In the meantime, however, it is clear that the intervention has had some catastrophic consequences. The bandits let loose and sanctioned by the Americans, French and Canadians, have destroyed the health, educational and democratic systems of Haiti—such as they were. More important for the latest disaster, they destroyed the Civil Defense structure, the network which would have warned Haitians of impending disaster and which would have at least attempted to rescue those worst affected. It is likely that had this organization been in existence instead of in hiding from the interim government’s murderous heroes, so many would not have died.

But it is also clear that the Americans, Canadians and French do not believe that the Haitians are entitled to the same rights as other human beings. Perhaps, using their renowned scientific expertise and prowess, they have once again figured out what precise degree of humanity is possessed by each Haitian, and perhaps by each Jamaican and Trinidadian also.

That, of course, would explain why it is not necessary for anyone to discover what really happened on February 29, when President Aristide was posted to the Central African Republic as “cargo” in a CIA plane which just happened to be on hand when the U.S. Ambassador, Mr. Foley, decided to pay a call on the President before dawn one morning.

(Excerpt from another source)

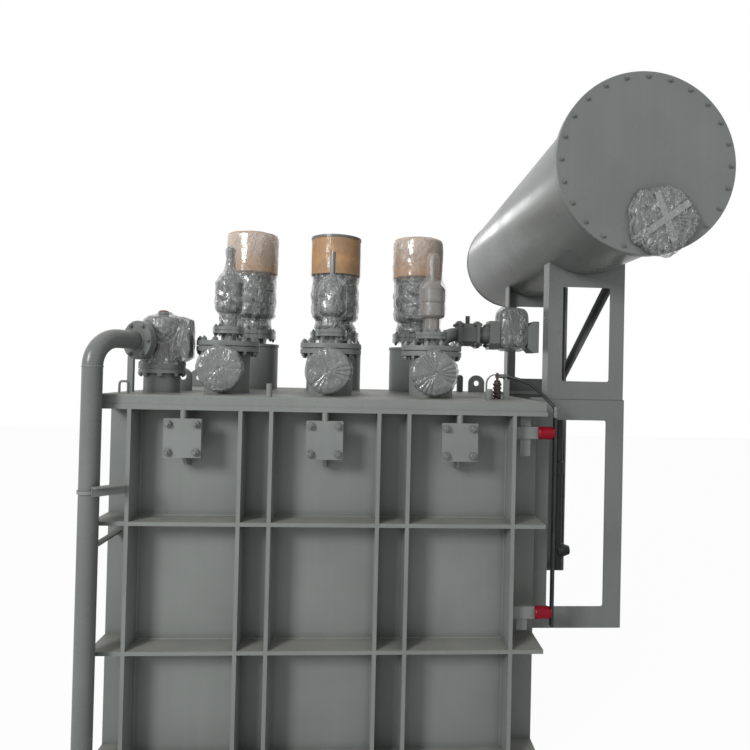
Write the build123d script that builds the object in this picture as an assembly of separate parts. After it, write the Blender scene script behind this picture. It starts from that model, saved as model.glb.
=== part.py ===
"""Magnetically controlled reactor: an oil-filled tank with ribbed walls, three pairs of bushings
on its cover, a relief valve with a down pipe, and an oil conservator carried beside the tank.

Sizes are in mm.  X runs to the right along the long front, Y runs from the front to the back and
Z runs up.  The origin is the middle of the tank's footprint, on the floor.
"""
import os
from math import atan2, degrees, hypot, pi, radians, tan

from build123d import *

# tank: walls, two flat rings, upright ribs, flange and cover
COVER_LENGTH = 1820.0
COVER_WIDTH = 1320.0
COVER_TOP = 1570.0
COVER_EDGE = 40.0
COVER_PLATE = 22.0
COVER_STEP = 4.0
FLANGE_HEIGHT = 18.0
FLANGE_WIDTH = 160.0
WALL = 8.0
RIB_DEPTH = 120.0
RIB_THICK = 16.0
RING_HEIGHTS = (540.0, 1051.0)
FLOOR_THICK = 16.0
CORNER_RIB_X = 17.0
CORNER_RIB_Y = 62.0
INNER_RIB_X = (-339.0, -217.0, 217.0, 339.0)
INNER_RIB_Y = (-160.0, 160.0)
HALF_X = COVER_LENGTH / 2
HALF_Y = COVER_WIDTH / 2
WALL_X = HALF_X - RIB_DEPTH
WALL_Y = HALF_Y - RIB_DEPTH
FRONT = -HALF_Y
FLANGE_TOP = COVER_TOP - COVER_EDGE
FLANGE_LOW = FLANGE_TOP - FLANGE_HEIGHT
FRONT_RIB_X = (CORNER_RIB_X - WALL_X,) + INNER_RIB_X + (WALL_X - CORNER_RIB_X,)
SIDE_RIB_Y = (CORNER_RIB_Y - WALL_Y,) + INNER_RIB_Y + (WALL_Y - CORNER_RIB_Y,)

# skids rolled as I-beams
SKID_HEIGHT = 80.0
SKID_WIDTH = 120.0
SKID_PLATE = 12.0
SKID_INSET = 350.0
SKID_X = (SKID_INSET - HALF_X, 0.0, HALF_X - SKID_INSET)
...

Perhaps it may explain why various Caribbean leaders are content to watch the Haitians die without being able to organize to help themselves, because of course, the Haitians are “hapless” and not 100 percent human.

It may not have occurred to our leaders that in condemning the Haitians to “haplessness,” they are in fact, recognizing that the United States has the right to legalize a new class of human being, one without rights—like the thousands locked away in Abu Ghraib, Guantanamo and a host of secret dungeons around the world.

It may not have occurred to our leaders that in acquiescing to this foul doctrine they are not only condemning Haitians to death but they are condemning themselves and us. It may not have occurred to them that in their acquiescence they are occupying the same moral ground once inhabited by such as Pierre Laval, Vidkun Quisling, Pol Pot and the Africans who sold their brothers into slavery .

But, as the West Indies cricket team has proved, in some cases, leaders are expendable. When the Laras, the Pattersons and the Owen Arthurs fail us, there may be others on whom we can depend to defend the hapless and the wretched of the earth.


John Maxwell of the University of the West Indies (UWI) is a veteran Jamaican journalist and author of How to Make Our Own News: A Primer for Environmentalists and Journalists.